:: SUPPLIED MATERIAL ::
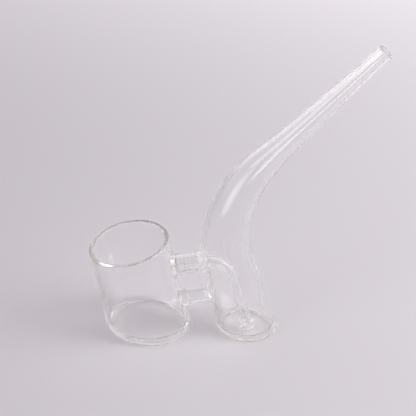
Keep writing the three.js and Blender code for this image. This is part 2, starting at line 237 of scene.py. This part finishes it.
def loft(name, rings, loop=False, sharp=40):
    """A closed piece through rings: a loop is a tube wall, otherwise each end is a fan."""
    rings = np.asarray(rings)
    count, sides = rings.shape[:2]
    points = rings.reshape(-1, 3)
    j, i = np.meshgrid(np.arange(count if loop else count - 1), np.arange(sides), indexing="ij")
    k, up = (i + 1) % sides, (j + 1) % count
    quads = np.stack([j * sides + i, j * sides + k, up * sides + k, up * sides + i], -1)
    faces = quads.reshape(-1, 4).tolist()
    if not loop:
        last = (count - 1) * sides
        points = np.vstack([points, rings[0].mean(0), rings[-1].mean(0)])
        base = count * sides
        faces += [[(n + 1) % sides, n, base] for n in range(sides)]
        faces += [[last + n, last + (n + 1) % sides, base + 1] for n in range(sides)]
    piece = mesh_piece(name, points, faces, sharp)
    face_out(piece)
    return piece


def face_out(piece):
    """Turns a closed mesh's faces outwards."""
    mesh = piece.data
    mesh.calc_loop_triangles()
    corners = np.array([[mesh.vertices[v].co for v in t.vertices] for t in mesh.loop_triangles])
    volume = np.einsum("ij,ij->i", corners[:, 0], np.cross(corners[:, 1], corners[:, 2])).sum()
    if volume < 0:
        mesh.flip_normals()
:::
* AIM:
Print the whole listing exactly as it is.

* EXERCISE SOLUTION:
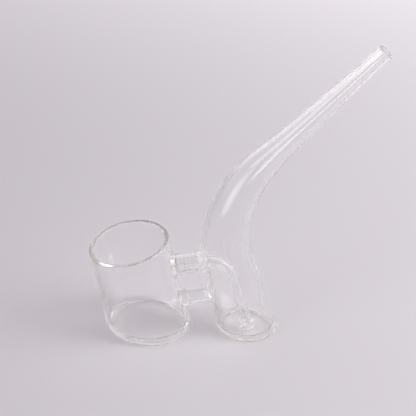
Keep writing the three.js and Blender code for this image. This is part 2, starting at line 237 of scene.py. This part finishes it.
def loft(name, rings, loop=False, sharp=40):
    """A closed piece through rings: a loop is a tube wall, otherwise each end is a fan."""
    rings = np.asarray(rings)
    count, sides = rings.shape[:2]
    points = rings.reshape(-1, 3)
    j, i = np.meshgrid(np.arange(count if loop else count - 1), np.arange(sides), indexing="ij")
    k, up = (i + 1) % sides, (j + 1) % count
    quads = np.stack([j * sides + i, j * sides + k, up * sides + k, up * sides + i], -1)
    faces = quads.reshape(-1, 4).tolist()
    if not loop:
        last = (count - 1) * sides
        points = np.vstack([points, rings[0].mean(0), rings[-1].mean(0)])
        base = count * sides
        faces += [[(n + 1) % sides, n, base] for n in range(sides)]
        faces += [[last + n, last + (n + 1) % sides, base + 1] for n in range(sides)]
    piece = mesh_piece(name, points, faces, sharp)
    face_out(piece)
    return piece


def face_out(piece):
    """Turns a closed mesh's faces outwards."""
    mesh = piece.data
    mesh.calc_loop_triangles()
    corners = np.array([[mesh.vertices[v].co for v in t.vertices] for t in mesh.loop_triangles])
    volume = np.einsum("ij,ij->i", corners[:, 0], np.cross(corners[:, 1], corners[:, 2])).sum()
    if volume < 0:
        mesh.flip_normals()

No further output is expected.